%%

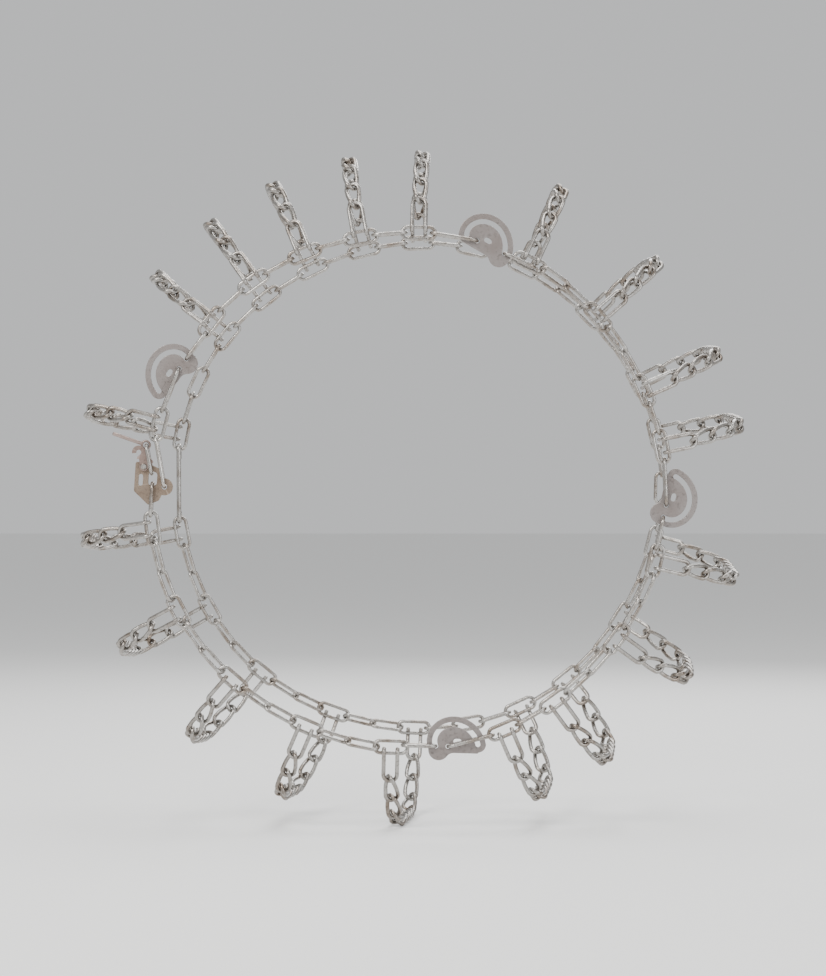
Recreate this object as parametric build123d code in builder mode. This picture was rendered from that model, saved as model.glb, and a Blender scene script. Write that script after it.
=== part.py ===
from build123d import *
from math import atan2, cos, degrees, hypot, pi, radians, sin, sqrt
import os

# Snow chain for a truck tyre, in the ring shape it has when it is fitted.
# Millimetres. The origin is the wheel's centre on its axle, the axle is Y,
# the outer side of the wheel faces -Y and +Z is up. Angles around the wheel
# run clockwise from the top, as seen from the outer side.

# Fit: an 11.00R20 tyre
TREAD_LINE = 552.0        # radius of the cross chains' centre line over the tread
TREAD_FLAT = 66.0         # half width of the flat stretch of that line
SHOULDER_RADIUS = 58.0    # bend of that line over the tyre's shoulder
SHOULDER_TURN = 64.0      # degrees the line turns there
SIDE_PLANE = 152.0        # distance of each side chain from the wheel's middle
RING_SHIFT = 10.0         # the outer ring hangs off centre, the inner one opposite
RING_SHIFT_ANGLE = 250.0
RING_WAVE = 2.0           # unevenness of each ring's radius
START_ANGLE = -2.0        # where the first hook link starts

GAP = 0.8                 # clearance between two links that pull on each other

# Side chain: straight oval links
SIDE_WIRE = 6.0
SIDE_PITCH = 48.4         # inner length of a link
SIDE_HALF = 10.0          # half the distance between a link's two rods
SIDE_STEP = SIDE_PITCH - GAP
PIVOT_PITCH = 70.0        # the longer link that carries a cam
REACH = (SIDE_WIRE + GAP) / 2   # from a contact point to the bar beyond it

# Cross chain: twisted links
CROSS_WIRE = 6.8
CROSS_PITCH = 38.0
CROSS_HALF = 11.4
CROSS_BULGE = 10.3        # half width in the middle of a twisted link
CROSS_LINKS = 10
CROSS_GAP = 1.2           # the same between two twisted links
CROSS_STEP = CROSS_PITCH - CROSS_GAP


# Cross hook: a wire bent double, its two tips curled around a side link's rod
HOOK_HALF = 11.0          # half the distance between its legs
HOOK_REACH = 48.7         # from the rod's centre to the eye
HOOK_CURL = SIDE_WIRE / 2 + CROSS_WIRE / 2 + 0.3
HOOK_WRAP = 150.0         # degrees that each tip goes around the rod
EYE_GAP = 1.2

# Tension cam: a stamped plate with a spiral slot around its pivot hole
CAM_THICK = 5.0
CAM_HOLE = 4.0            # radius of the pivot hole
SLOT_NEAR = 20.0          # pivot to slot link, chain pulled tight
SLOT_FAR = 49.0           # pivot to slot link, chain slack
SLOT_TURN = 175.0         # degrees of cam turn between the two
SLOT_HALF = 4.0
CAM_RIM = 9.0
KEY_HOLE = (13.0, 8.0)    # where the turning key fits
KEY_HOLE_AT = 17.5        # its distance from the pivot
KEY_HOLE_ANGLE = 150.0
LOBE_RADIUS = 17.0
WAIST_RADIUS = 14.0
NEAR_LOBE = (15.0, -6.0)
NEAR_LOBE_BASE = -10.5
FAR_LOBE = (-44.0, -5.0)
FAR_LOBE_BASE = -13.5
SLOT_LINK_DROP = 3.6      # the slot link runs below the curled hook tips
SLOT_LINK_SLACK = 2.6

# Fastener between the last hook link and the first one after it
FASTENER_RUN = 124.0
FASTENER_EAR = (46.0, -19.5)
FASTENER_THICK = 5.0
TAIL_PITCH = 42.0
TAIL_TOP = (112.0, 14.0)
TAIL_FOOT = (65.5, 2.0)
KEEPER_PIVOT = (77.0, 15.5)
KEEPER_CURL = (99.6, 25.2)
KEEPER_THICK = 3.5
PIN_ROD = 6.0
PIN_LENGTH = 51.0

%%

### Task description
Copy out only the lines running from the beginning of the data to the line with "on each other", both ends included.

### Exercise response
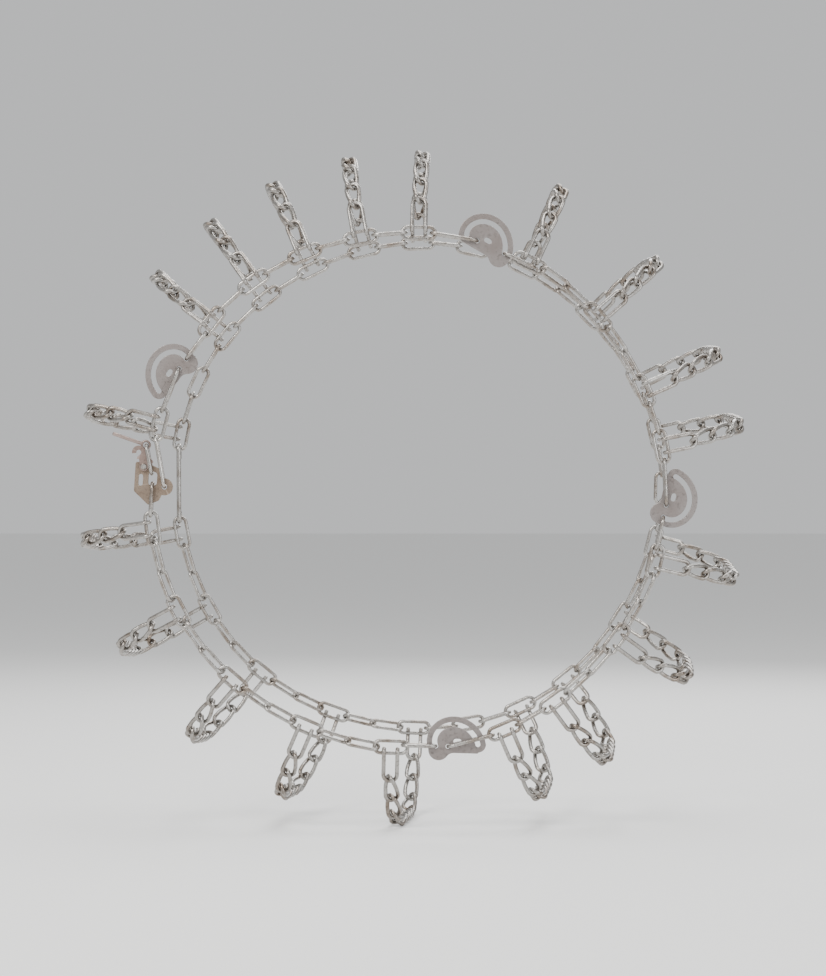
Recreate this object as parametric build123d code in builder mode. This picture was rendered from that model, saved as model.glb, and a Blender scene script. Write that script after it.
=== part.py ===
from build123d import *
from math import atan2, cos, degrees, hypot, pi, radians, sin, sqrt
import os

# Snow chain for a truck tyre, in the ring shape it has when it is fitted.
# Millimetres. The origin is the wheel's centre on its axle, the axle is Y,
# the outer side of the wheel faces -Y and +Z is up. Angles around the wheel
# run clockwise from the top, as seen from the outer side.

# Fit: an 11.00R20 tyre
TREAD_LINE = 552.0        # radius of the cross chains' centre line over the tread
TREAD_FLAT = 66.0         # half width of the flat stretch of that line
SHOULDER_RADIUS = 58.0    # bend of that line over the tyre's shoulder
SHOULDER_TURN = 64.0      # degrees the line turns there
SIDE_PLANE = 152.0        # distance of each side chain from the wheel's middle
RING_SHIFT = 10.0         # the outer ring hangs off centre, the inner one opposite
RING_SHIFT_ANGLE = 250.0
RING_WAVE = 2.0           # unevenness of each ring's radius
START_ANGLE = -2.0        # where the first hook link starts

GAP = 0.8                 # clearance between two links that pull on each other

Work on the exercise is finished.